* **OBJECTIVE**: Write out the whole listing word for word.

* **PROVIDED MATERIAL**:
-------------------------
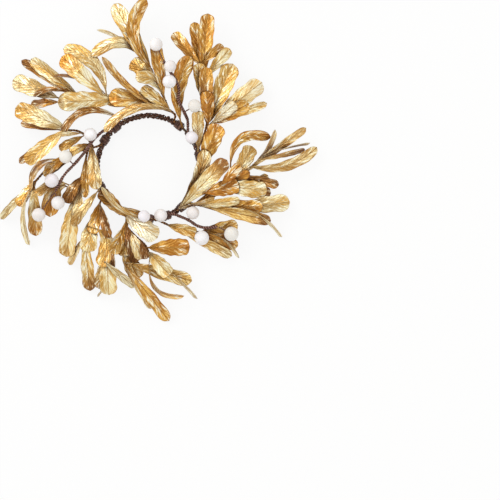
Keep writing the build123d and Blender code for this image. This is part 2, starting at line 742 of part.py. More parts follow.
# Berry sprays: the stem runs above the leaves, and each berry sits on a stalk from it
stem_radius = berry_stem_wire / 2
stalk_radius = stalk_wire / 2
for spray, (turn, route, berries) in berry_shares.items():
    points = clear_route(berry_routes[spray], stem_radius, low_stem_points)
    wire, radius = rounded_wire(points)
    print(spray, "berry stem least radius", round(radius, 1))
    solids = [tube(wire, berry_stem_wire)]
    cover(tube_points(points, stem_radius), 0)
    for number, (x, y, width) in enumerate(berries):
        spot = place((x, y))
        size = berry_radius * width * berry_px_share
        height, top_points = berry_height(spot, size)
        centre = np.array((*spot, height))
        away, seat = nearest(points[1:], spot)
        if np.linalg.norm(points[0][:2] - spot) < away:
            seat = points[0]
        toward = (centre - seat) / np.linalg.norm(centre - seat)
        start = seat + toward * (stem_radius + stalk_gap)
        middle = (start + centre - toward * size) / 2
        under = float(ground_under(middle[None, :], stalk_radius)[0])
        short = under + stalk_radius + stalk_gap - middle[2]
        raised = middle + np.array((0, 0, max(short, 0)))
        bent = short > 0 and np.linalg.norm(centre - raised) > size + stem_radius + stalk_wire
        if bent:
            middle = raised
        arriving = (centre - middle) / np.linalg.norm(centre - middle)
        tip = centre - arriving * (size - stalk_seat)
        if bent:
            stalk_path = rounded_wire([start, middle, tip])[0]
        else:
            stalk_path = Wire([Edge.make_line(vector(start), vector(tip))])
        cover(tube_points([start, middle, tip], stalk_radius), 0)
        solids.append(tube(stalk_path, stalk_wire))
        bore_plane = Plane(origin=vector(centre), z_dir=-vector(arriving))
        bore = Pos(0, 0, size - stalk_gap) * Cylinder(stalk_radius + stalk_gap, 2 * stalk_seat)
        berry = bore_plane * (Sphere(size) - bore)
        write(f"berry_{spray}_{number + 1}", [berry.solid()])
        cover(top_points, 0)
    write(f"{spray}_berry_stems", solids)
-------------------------
* **ANSWER**:
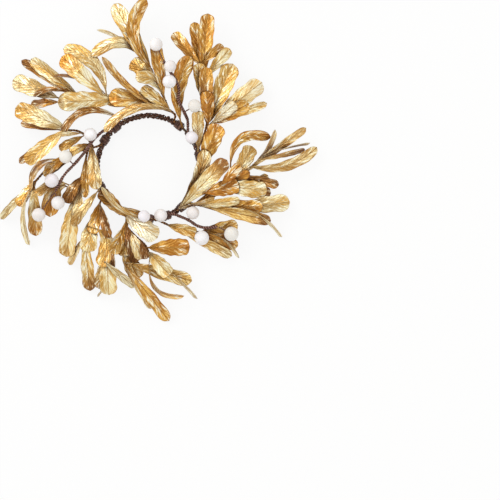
Keep writing the build123d and Blender code for this image. This is part 2, starting at line 742 of part.py. More parts follow.
# Berry sprays: the stem runs above the leaves, and each berry sits on a stalk from it
stem_radius = berry_stem_wire / 2
stalk_radius = stalk_wire / 2
for spray, (turn, route, berries) in berry_shares.items():
    points = clear_route(berry_routes[spray], stem_radius, low_stem_points)
    wire, radius = rounded_wire(points)
    print(spray, "berry stem least radius", round(radius, 1))
    solids = [tube(wire, berry_stem_wire)]
    cover(tube_points(points, stem_radius), 0)
    for number, (x, y, width) in enumerate(berries):
        spot = place((x, y))
        size = berry_radius * width * berry_px_share
        height, top_points = berry_height(spot, size)
        centre = np.array((*spot, height))
        away, seat = nearest(points[1:], spot)
        if np.linalg.norm(points[0][:2] - spot) < away:
            seat = points[0]
        toward = (centre - seat) / np.linalg.norm(centre - seat)
        start = seat + toward * (stem_radius + stalk_gap)
        middle = (start + centre - toward * size) / 2
        under = float(ground_under(middle[None, :], stalk_radius)[0])
        short = under + stalk_radius + stalk_gap - middle[2]
        raised = middle + np.array((0, 0, max(short, 0)))
        bent = short > 0 and np.linalg.norm(centre - raised) > size + stem_radius + stalk_wire
        if bent:
            middle = raised
        arriving = (centre - middle) / np.linalg.norm(centre - middle)
        tip = centre - arriving * (size - stalk_seat)
        if bent:
            stalk_path = rounded_wire([start, middle, tip])[0]
        else:
            stalk_path = Wire([Edge.make_line(vector(start), vector(tip))])
        cover(tube_points([start, middle, tip], stalk_radius), 0)
        solids.append(tube(stalk_path, stalk_wire))
        bore_plane = Plane(origin=vector(centre), z_dir=-vector(arriving))
        bore = Pos(0, 0, size - stalk_gap) * Cylinder(stalk_radius + stalk_gap, 2 * stalk_seat)
        berry = bore_plane * (Sphere(size) - bore)
        write(f"berry_{spray}_{number + 1}", [berry.solid()])
        cover(top_points, 0)
    write(f"{spray}_berry_stems", solids)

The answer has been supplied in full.